Building a Culture of Safety
Saint Paul Public Library
Innovation Synopsis
The enhanced Library Safety Plan is a key addition to the City of Saint Paul’s community-first public safety approach aimed at creating a safe and welcoming city that works for everyone. To create the plan, the Library hired local consultants SDK Communications, who brought together a team of safety experts with deep experience in both traditional safety and building management, neighborhood outreach, violence prevention, and restorative justice. The team also included community members and staff members. The new community-informed, updated public safety plan and approach aims to cultivate a culture of safety, deploy safe space management best practices, and create location-specific plans. KPIs include BIPOC patrons feeling welcome, safe, and comfortable at rates closer to patrons overall and staff increase understanding of their role in safe libraries.
Challenge/Opportunity
Everything that shows up in the community shows up in libraries, including the challenges neighbors are navigating daily. Library staff serve on the front lines, providing critical resources to our community members. Their work evolves as the needs of our community evolve. While the Library has taken significant internal steps to improve safety, safety challenges surrounding libraries, transit, parks, and other public spaces are evolving and new models emerging. The Library needed a new, enhanced safety plan that supports the Library’s welcoming, trauma-sensitive mission and culture while also protecting the everyday safety of patrons and staff. This enhanced safety plan also needed to align with the city’s community-first public safety approach (a nontraditional approach to fighting crime and violence) and create the optimal response for library spaces. While the library regularly engages patrons, the Library had not ever formally engaged with our community members about safety.

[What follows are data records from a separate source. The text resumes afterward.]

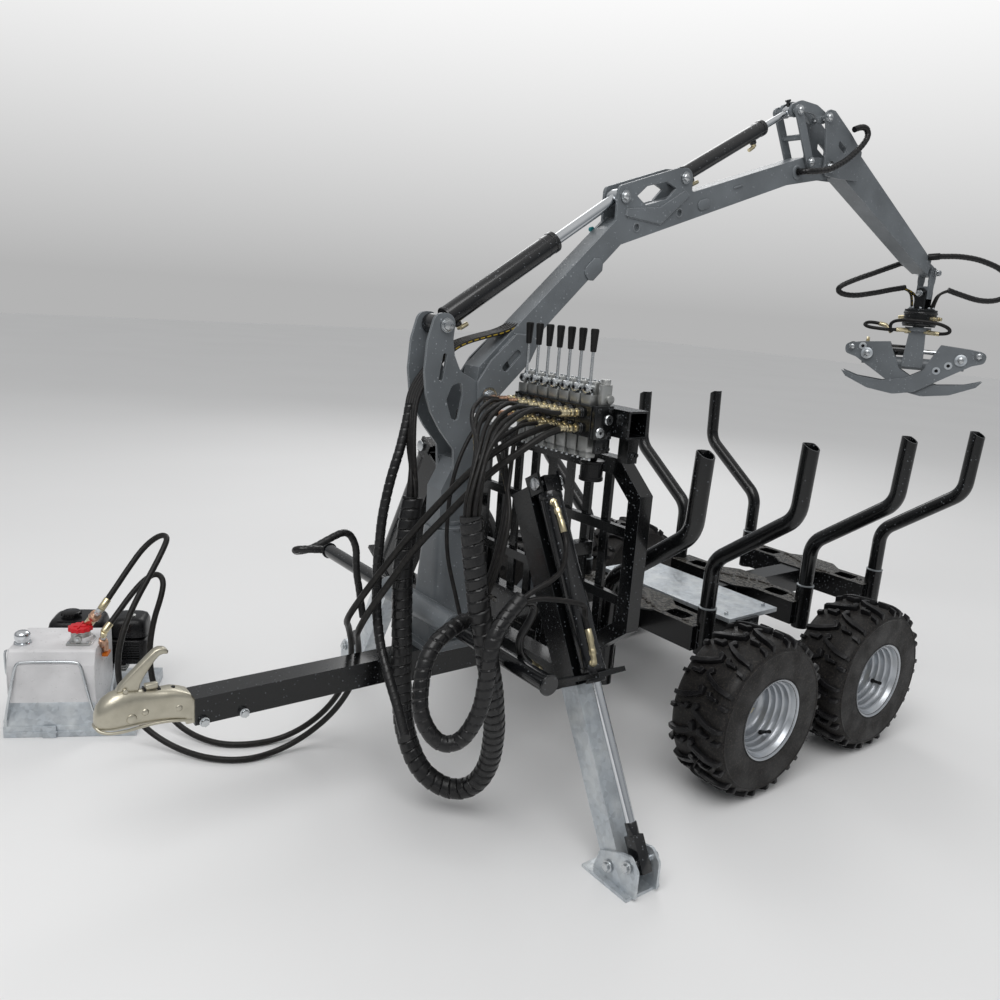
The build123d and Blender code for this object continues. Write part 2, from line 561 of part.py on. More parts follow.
# Power pack
PACK = Plane(origin=(-160, 840, 0), x_dir=(0.896, -0.445, 0), z_dir=(0, 0, 1))


def make_power_pack():
    place = PACK.location
    tray = block(0, 420, 0, 470, 0, 40) - block(6, 414, 6, 464, -1, 34)
    node("pack_tray", place * tray)
    tank = slab_x([(20, 40), (250, 40), (250, 300, 14), (40, 300, 14), (20, 250)], 15, 290)
    tank += Pos(235, 110, 302) * Box(66, 66, 4) + Pos(235, 110, 314) * Cylinder(30, 20)
    node("pack_tank", place * tank)
    crank_case = block(60, 260, 285, 440, 40, 200) + rod((250, 350, 130), (340, 350, 130), 55)
    node("pack_engine", place * crank_case)
    fuel = block(50, 250, 275, 445, 200, 300) + Pos(120, 360, 312) * Cylinder(28, 24)
    fuel += block(260, 400, 290, 440, 190, 300)
    node("pack_shroud", place * fuel)


# Hoses
# Each row: node name, outer radius, route above the ground.
HOSES = (
    ("bundle_outer", 32.0, ((807, -430, 993), (812, -450, 877), (821, -478, 738), (852, -490, 596), (908, -462, 429),
                            (955, -410, 263), (961, -350, 122), (901, -280, 72), (825, -210, 134), (801, -150, 256),
                            (803, -122, 400), (804, -112, 559), (799, -106, 717), (810, -100, 854), (832, -92, 966))),
    ("bundle_inner", 23.0, ((908, -545, 787), (851, -552, 748), (801, -565, 688), (790, -572, 586), (783, -560, 489),
                            (754, -530, 402), (698, -500, 392), (657, -470, 467), (667, -445, 549), (693, -430, 623),
                            (747, -420, 672), (824, -410, 690))),
    ("bundle_thin", 15.0, ((862, 0, 1229), (835, -20, 1133), (791, -40, 1039), (757, -52, 930), (743, -58, 810),
                           (735, -68, 707), (727, -90, 611), (721, -135, 519), (712, -215, 447), (690, -310, 400),
                           (660, -395, 372))),
    ("hose_stub", 11.0, ((697, -62, 600), (695, -40, 670), (690, -20, 740), (694, -12, 812), (660, -16, 862),
                         (602, -22, 846), (545, -28, 822), (496, -34, 822), (478, -60, 836), (502, -84, 842),
                         (550, -80, 834))),
    ("hose_supply_a", 10.0, ((1159.9, -397, 1210), (1122, -397, 1210), (1066, -394, 1194), (1001, -380, 1151), (920, -330, 1075),
                             (838, -270, 954), (776, -212, 852), (712, -165, 724), (676, -125, 636), (690, -40, 545),
                             (738, 48, 492), (775, 100, 405), (790, 150, 290), (755, 215, 160), (685, 275, 62),
                             (590, 300, 12), (470, 296, 11), (365, 370, 11), (285, 480, 24), (215, 560, 78),
                             (170, 590, 165), (152, 605, 265), (170, 635, 365), (228, 680, 468), (295, 712, 560),
                         (346, 745, 630), (374, 785, 662), (356, 824, 660), (306, 838, 618), (252, 822, 556),
                         (198, 802, 490), (148, 785, 430))),
    ("hose_supply_b", 10.0, ((1159.9, -348, 1210), (1124, -348, 1210), (1066, -358, 1202), (985, -348, 1172), (905, -300, 1098),
                             (826, -240, 980), (762, -185, 870), (700, -130, 748), (655, -92, 655), (668, -8, 575),
                             (722, 76, 518), (768, 138, 420), (790, 190, 300), (772, 262, 170), (722, 335, 66),
                             (632, 372, 12), (515, 388, 11), (420, 450, 11), (352, 560, 26), (306, 640, 84),
                             (282, 682, 175), (280, 705, 280), (302, 722, 385), (334, 738, 460),
                         (352, 766, 510), (338, 802, 528), (298, 816, 504), (248, 806, 456), (198, 786, 402),
                         (150, 764, 354))),
    ("hose_knee", 12.0, ((2518, -38.1, 2106), (2518, -74, 2106), (2556, -90, 2110), (2620, -92, 2122), (2690, -92, 2148), (2765, -92, 2190),
                         (2830, -92, 2240), (2872, -92, 2290), (2838, -86, 2322), (2785, -78, 2298))),
    ("hose_tip_left", 13.0, ((3560, 68, 1850), (3490, 110, 1815), (3412, 172, 1772), (3356, 222, 1738),
                             (3332, 246, 1712), (3350, 240, 1688), (3402, 205, 1682), (3468, 152, 1698),
                             (3540, 100, 1722),
                             (3610, 70, 1738))),
    ("hose_tip_right", 13.0, ((3600, -68, 1880), (3700, -110, 1893), (3800, -180, 1880), (3895, -240, 1842),
                              (3945, -275, 1780), (3925, -262, 1722), (3860, -212, 1694), (3795, -145, 1708),
                              (3725, -80, 1738))),
)


def hose(points, radius):
    """Round tube along straight runs, each corner as gentle as its runs allow."""
    corners = [Vector(*p) for p in points]
    bends = []
    for before, here, after in zip(corners, corners[1:], corners[2:]):
        half_turn = math.radians((here - before).get_angle(after - here)) / 2
        shorter = min((here - before).length, (after - here).length)
        bends.append(0.45 * shorter / math.tan(half_turn))
    path = FilletPolyline(*corners, radius=bends)
    tube = sweep(Plane(origin=corners[0], z_dir=corners[1] - corners[0]) * Circle(radius), path=path)
    return tube, path.length, min(bends)


def make_hoses():
    for name, radius, points in HOSES:
        tube, length, tightest = hose(points, radius)
        share = tube.volume / (math.pi * radius ** 2 * length)
        print(name, "length", round(length), "tightest bend", round(tightest), "volume share", round(share, 4))
        node(name, tube)


make_frame()
make_stakes()
make_deck()
make_coupling()
make_headboard()
make_wheels()
make_legs()
make_column()
make_cylinders()
make_inner_boom()
make_outer_boom()
make_hanger()
make_grapple()
make_valve()
make_power_pack()
make_hoses()

node("fixings", *FIXINGS)
node("barrels", *BLACK_BARRELS)

for name, shape in NODES.items():
    export_step(Pos(0, 0, -BALL_Z) * shape, "parts/" + name + ".step")
print(len(NODES), "nodes")
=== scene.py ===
"""Looks of a forestry crane trailer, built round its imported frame.

Sizes are in millimetres and heights are above the ground. X runs rearward from the ball coupling, Y to the
far side. A Mould turns them into the frame's metres when its piece is finished.
"""
from __future__ import annotations

import json
import logging
import math
from dataclasses import dataclass
from enum import Enum
from typing import Callable, Iterable, Optional, Sequence

import bmesh
import bpy
from mathutils import Matrix, Vector

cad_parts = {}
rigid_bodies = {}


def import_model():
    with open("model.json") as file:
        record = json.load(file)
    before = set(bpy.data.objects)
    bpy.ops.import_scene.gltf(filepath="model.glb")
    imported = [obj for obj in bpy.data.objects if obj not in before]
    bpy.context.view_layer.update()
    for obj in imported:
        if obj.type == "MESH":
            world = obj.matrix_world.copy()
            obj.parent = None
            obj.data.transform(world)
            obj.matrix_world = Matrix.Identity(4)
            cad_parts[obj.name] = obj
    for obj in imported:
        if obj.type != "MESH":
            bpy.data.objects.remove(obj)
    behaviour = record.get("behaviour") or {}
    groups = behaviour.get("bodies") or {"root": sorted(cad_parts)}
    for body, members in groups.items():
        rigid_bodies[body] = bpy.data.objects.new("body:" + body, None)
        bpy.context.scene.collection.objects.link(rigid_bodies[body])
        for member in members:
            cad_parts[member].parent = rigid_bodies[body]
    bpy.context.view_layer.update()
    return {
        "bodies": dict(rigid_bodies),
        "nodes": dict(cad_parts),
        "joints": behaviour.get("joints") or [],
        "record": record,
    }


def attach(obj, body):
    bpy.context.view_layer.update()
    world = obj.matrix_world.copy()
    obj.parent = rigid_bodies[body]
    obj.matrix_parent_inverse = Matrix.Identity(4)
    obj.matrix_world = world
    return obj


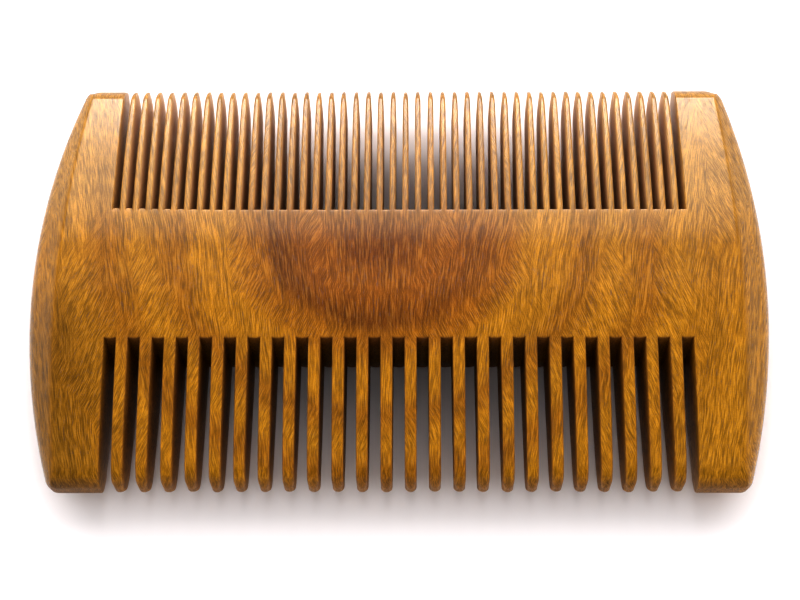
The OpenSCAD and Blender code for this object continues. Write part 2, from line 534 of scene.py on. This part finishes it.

Key Elements of Innovation
The Library had taken significant internal steps, but realized that its expertise was lacking in creating an optimal safety response for its spaces. The City granted $1.5 million in American Rescue Plan funds to update and implement a new safety plan for the Library. Saint Paul’s community-first safety approach, piloted by the new city Office of Neighborhood Safety, set the vision. Building on this city strategy, the process made the plan. Throughout the summer SDK and the library conducted community engagement that set the priorities the advisory committee focused on. And, the diverse expertise of the team empowered solutions that come from traditional safety and building management, violence interruption, environmental design, and restorative justice. This holistic approach to building a culture of safety in the library mirrors community-first public safety aims and incorporates restorative practices for all patrons and staff.
Achieved Outcomes
The community told the library they see it as a safe place, a sheltered place, a place to do life. They defined “doing life” as technology, tools, and information needed to get programs, services, or something else, and this was especially important to our BIPOC patrons. These same patrons reported feeling less welcome, less safe, and less comfortable in library spaces than white patrons. The resulting safety strategy recommends three pillars of a safe library to implement that center the feedback of BIPOC patrons. The first is setting a positive tone through welcoming staff and safe designs. Second, optimal response to crisis including consistent management and developing new roles to add capacity. And third, restoring service and connection by implementing restorative alternatives to banning and practices to support staff well-being. Besides hiring a library safety manager and in-house safety specialists, KPIs include BIPOC patrons feeling welcome, safe, and comfortable.